For a continent where roughly 470 million people still lack legal ID, according to World Bank ID4D estimates, this is exactly the kind of South-South tech transfer that should be encouraged, not viewed with suspicion. The geopolitical hand-wringing about 'India exporting Aadhaar' confuses a software stack with a policy regime. MOSIP is not Aadhaar. What countries build on top of it — the legal safeguards, the exclusion remedies, the scope-creep limits — is a domestic choice.
Where Kenya Keeps Stumbling
That domestic choice is precisely where Kenya keeps getting it wrong. In October 2021, the High Court in Katiba Institute v Attorney General halted Huduma Namba rollout because the government had skipped the DPIA required by Kenya's Data Protection Act, 2019. The remedy was simple: do the assessment, publish it, consult the public, then proceed.
The Ruto administration's relaunch as Maisha Namba in 2023 promised a cleaner slate. Yet by 2024 the program was back in court. The Haki na Sheria Initiative and other petitioners argued that the same procedural defects — no published DPIA, no meaningful consultation, no clear answer on how marginalised communities (Nubians, Somalis, coastal Muslims) who have historically faced 'vetting' for ID would be protected from algorithmic exclusion — had simply been rebadged.
According to reports, the High Court has repeatedly directed the government to complete and publish the DPIA before further enrolment expansion, and the Office of the Data Protection Commissioner has flagged concerns about lawful basis and data-sharing arrangements across ministries. Even with those orders pending, Nairobi has continued to deepen DPI cooperation with India — including additional MoUs in 2025 covering payments, data exchange and digital credentials.
The Proportionate Path Forward
None of this is an argument against Maisha Namba. It is an argument for sequencing.
- Publish the DPIA first. Not after enrolment hits a politically convenient milestone. The DPIA is not paperwork; it is the document that forces the state to articulate purpose limitation, retention periods, and access controls in writing.

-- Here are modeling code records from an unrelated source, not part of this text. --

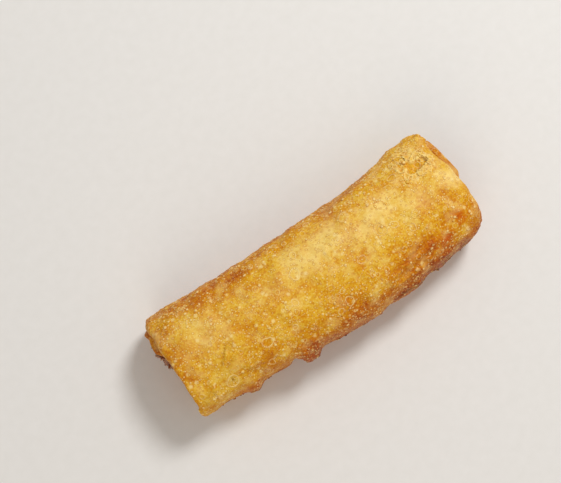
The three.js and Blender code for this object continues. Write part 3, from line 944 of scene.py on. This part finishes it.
# The shreds stick out of the core's rough front, furthest in the mouth's high half.
SHREDS = 56
SHRED_SIDES = 8
SHRED_STEPS = 9
SHRED_ROOT = 2.5
shred_points, shred_faces, shred_tones = [], [], []
for number in range(SHREDS):
    radius = random.uniform(0.35, 0.75)
    spread = math.sqrt(random.uniform(0, 1)) * 0.82
    way = random.uniform(0, 2 * math.pi)
    y0 = MOUTH["y"] + (MOUTH["wide"] - radius) * spread * math.cos(way)
    z0 = MOUTH["z"] + (MOUTH["tall"] - radius) * spread * math.sin(way)
    if number % 3 == 0:
        y0 = random.uniform(6.2, 9.6)
        z0 = MOUTH["z"] + random.uniform(0.4, 2.6)
    reach = random.uniform(0.2, 1.5) * smooth(y0, 3.5, 7.5) + random.uniform(-0.1, 0.5)
    bend_y, bend_z = random.normal(0, 0.7), random.normal(0, 0.6)
    flatness = random.uniform(0.5, 1)
    spin = random.uniform(0, math.pi)
    tone = random.uniform(0, 1)
    start = len(shred_points)
    for k in range(SHRED_STEPS):
        t = k / (SHRED_STEPS - 1)
        size = radius * (1 - 0.75 * max(0, (t - 0.8) / 0.2) ** 2) * (1 + 0.15 * math.sin(5 * t + number))
        px = front_x + SHRED_ROOT - (SHRED_ROOT + reach) * t
        py, pz = y0 + bend_y * t * t, z0 + bend_z * t * t
        for s in range(SHRED_SIDES):
            a = 2 * math.pi * s / SHRED_SIDES
            u, v = size * math.cos(a), size * flatness * math.sin(a)
            dy = u * math.cos(spin) - v * math.sin(spin)
            dz = u * math.sin(spin) + v * math.cos(spin)
            shred_points.append((px, py + dy, pz + dz))
            shred_tones.append(tone)
    for k in range(SHRED_STEPS - 1):
        for s in range(SHRED_SIDES):
            a = start + k * SHRED_SIDES + s
            b = start + k * SHRED_SIDES + (s + 1) % SHRED_SIDES
            shred_faces.append((a, a + SHRED_SIDES, b + SHRED_SIDES, b))
    shred_faces.append(tuple(start + s for s in range(SHRED_SIDES)))
    end_start = start + (SHRED_STEPS - 1) * SHRED_SIDES
    shred_faces.append(tuple(end_start + s for s in reversed(range(SHRED_SIDES))))
shreds = mesh_piece("filling_shreds", shred_points, shred_faces, {"tone": shred_tones})

material, tree, surface = new_material("cooked_filling")
place = add_node(tree, "ShaderNodeTexCoord").outputs["Object"]
grain = add_node(tree, "ShaderNodeTexNoise", (), {"Vector": place, "Scale": 900.0, "Detail": 3.0})
tone = maths(tree, "ADD", value_of(tree, "tone"), band(tree, grain.outputs[0], 0.3, 0.7, -0.15, 0.15))
ramp = add_node(tree, "ShaderNodeValToRGB", (), {"Fac": tone})
ramp.color_ramp.elements[0].position = 0.05
ramp.color_ramp.elements[0].color = linear(118, 70, 46)
ramp.color_ramp.elements[1].position = 0.95
ramp.color_ramp.elements[1].color = linear(196, 152, 104)
element = ramp.color_ramp.elements.new(0.5)
element.color = linear(158, 104, 74)
bump = add_node(
    tree, "ShaderNodeBump", (), {"Height": grain.outputs[0], "Strength": 0.4, "Distance": 0.0002}
)
tree.links.new(ramp.outputs[0], surface.inputs["Base Color"])
tree.links.new(bump.outputs[0], surface.inputs["Normal"])
surface.inputs["Roughness"].default_value = 0.37
surface.inputs["Subsurface Weight"].default_value = 0.15
surface.inputs["Subsurface Scale"].default_value = 0.001
for piece in (core, shreds):
    piece.data.materials.append(material)
    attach(piece, "root")
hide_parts("filling")


# ---- The floor ----
# A wide plain board with a matt, pale finish. The roll lies on it, and it is no part of the roll.

FLOOR_HALF = 3.0
floor_corners = [(u * FLOOR_HALF, v * FLOOR_HALF, 0) for u, v in [(-1, -1), (1, -1), (1, 1), (-1, 1)]]
floor_mesh = bpy.data.meshes.new("floor")
floor_mesh.from_pydata(floor_corners, [], [(0, 1, 2, 3)])
floor = bpy.data.objects.new("floor", floor_mesh)
bpy.context.scene.collection.objects.link(floor)
material, tree, surface = new_material("pale_floor")
place = add_node(tree, "ShaderNodeTexCoord").outputs["Object"]
grain = add_node(tree, "ShaderNodeTexNoise", (), {"Vector": place, "Scale": 300.0})
floor_colour = mix_colours(tree, grain.outputs[0], linear(232, 230, 226), linear(238, 236, 233))
tree.links.new(floor_colour, surface.inputs["Base Color"])
surface.inputs["Roughness"].default_value = 0.8
floor.data.materials.append(material)


# ---- Light and camera ----
# Soft studio light: one large key light from the right end's side, a faint fill, a pale room.

world = bpy.data.worlds.new("room")
bpy.context.scene.world = world
world.use_nodes = True
room = world.node_tree.nodes["Background"]
room.inputs["Color"].default_value = (1.0, 0.99, 0.97, 1)
room.inputs["Strength"].default_value = 0.37


def soft_light(name, azimuth, elevation, distance, size, power, warmth=0.0):
    """An area light turned to the roll. Azimuth 0 is +X and 90 is +Y."""
    data = bpy.data.lights.new(name, "AREA")
    data.shape = "DISK"
    data.size = size
    data.energy = power
    data.color = (1.0, 1.0 - 0.5 * warmth, 1.0 - warmth)
    lamp = bpy.data.objects.new(name, data)
    bpy.context.scene.collection.objects.link(lamp)
    a, e = math.radians(azimuth), math.radians(elevation)
    away = Vector((math.cos(a) * math.cos(e), math.sin(a) * math.cos(e), math.sin(e)))
    lamp.location = away * distance
    lamp.rotation_mode = "QUATERNION"
    lamp.rotation_quaternion = away.to_track_quat("Z", "Y")


soft_light("key_light", 25, 52, 0.9, 0.26, 4.60)
soft_light("fill_light", 232, 38, 1.1, 0.8, 2.6, 0.35)

# The camera looks almost straight down, at a point a little beside the roll's middle.
CAMERA_AZIMUTH = -34
CAMERA_ELEVATION = 81
CAMERA_AWAY = 0.409
camera_data = bpy.data.cameras.new("camera")
camera_data.lens = 85
camera = bpy.data.objects.new("camera", camera_data)
bpy.context.scene.collection.objects.link(camera)
a, e = math.radians(CAMERA_AZIMUTH), math.radians(CAMERA_ELEVATION)
back = Vector((math.sin(a) * math.cos(e), -math.cos(a) * math.cos(e), math.sin(e)))
right = Vector((math.cos(a), math.sin(a), 0))
up = back.cross(right)
aim = Vector((0, 0, 0.013)) - 0.01096 * right + 0.0115 * up
camera.location = aim + back * CAMERA_AWAY
camera.rotation_mode = "QUATERNION"
camera.rotation_quaternion = back.to_track_quat("Z", "Y")
bpy.context.scene.camera = camera
bpy.context.scene.view_settings.view_transform = "Standard"
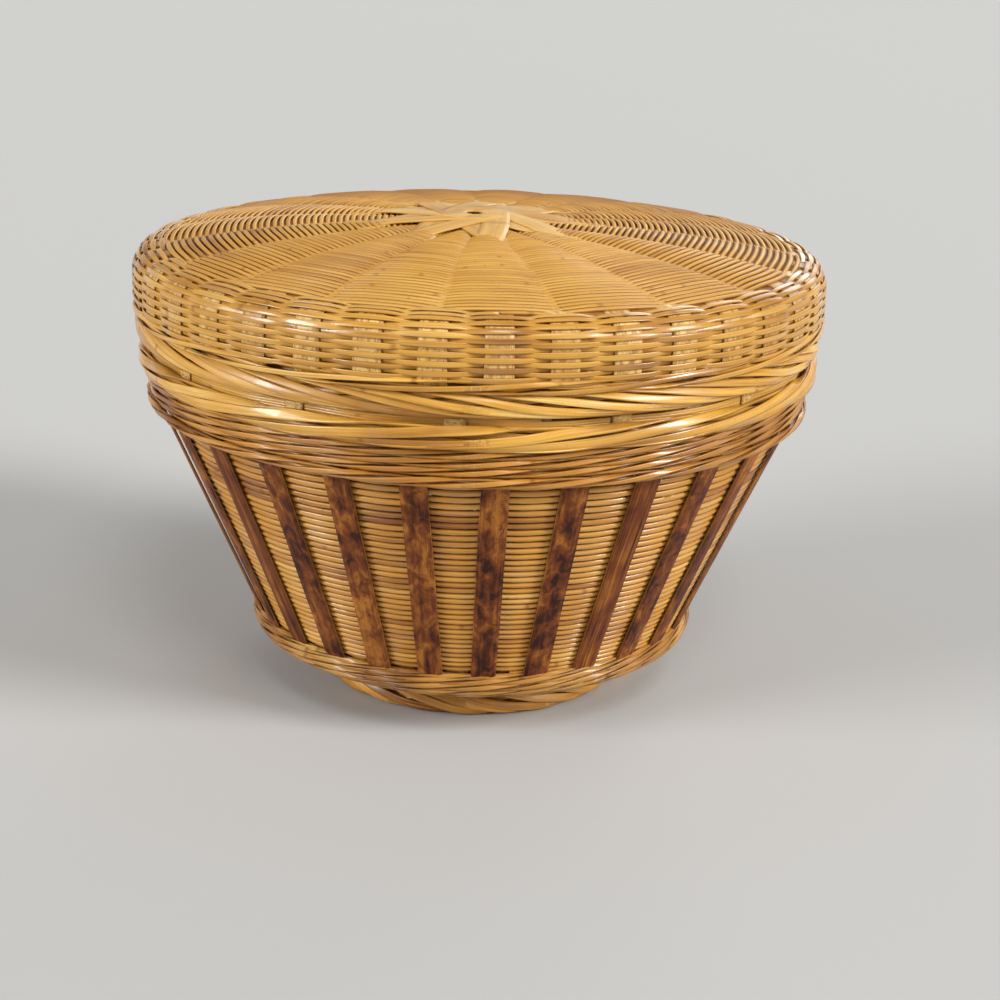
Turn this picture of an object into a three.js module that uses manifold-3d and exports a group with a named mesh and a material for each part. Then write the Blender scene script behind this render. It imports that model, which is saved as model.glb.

- Build the exclusion remedy. Every digital ID program creates a non-trivial population that cannot or will not enrol. The proportionate design is to guarantee that public services remain accessible offline, with a real grievance channel — not a 'visit the nearest county office' fiction.
- Codify scope limits. India's Aadhaar experience shows that the political temptation to bolt the ID onto every transaction is enormous. Kenya should legislate a closed list of permissible uses, with parliamentary approval required to expand it.
- Keep MOSIP open. The Kenyan deployment should remain auditable by independent researchers and civil society, with source-code transparency for any local modifications.
Why This Matters Beyond Kenya
The 50-in-5 push is, on balance, a good thing for the open internet and for innovation in the Global South. Aadhaar's flaws are real, but the alternative being offered to most African and South-East Asian states a decade ago — single-vendor, biometric-heavy, closed-source national IDs sold by Western and Chinese firms — was significantly worse on cost, lock-in and sovereignty. An open-source, modular base is a structural improvement.
But DPI is not magic. It is infrastructure, and infrastructure inherits the politics of whoever builds it. Kenya has a chance to become the textbook case for how MOSIP should be deployed — with the DPIA done up front, exclusion handled by design, and scope tightly bounded by statute. Or it can become the textbook case for the opposite. The technology is not what decides which.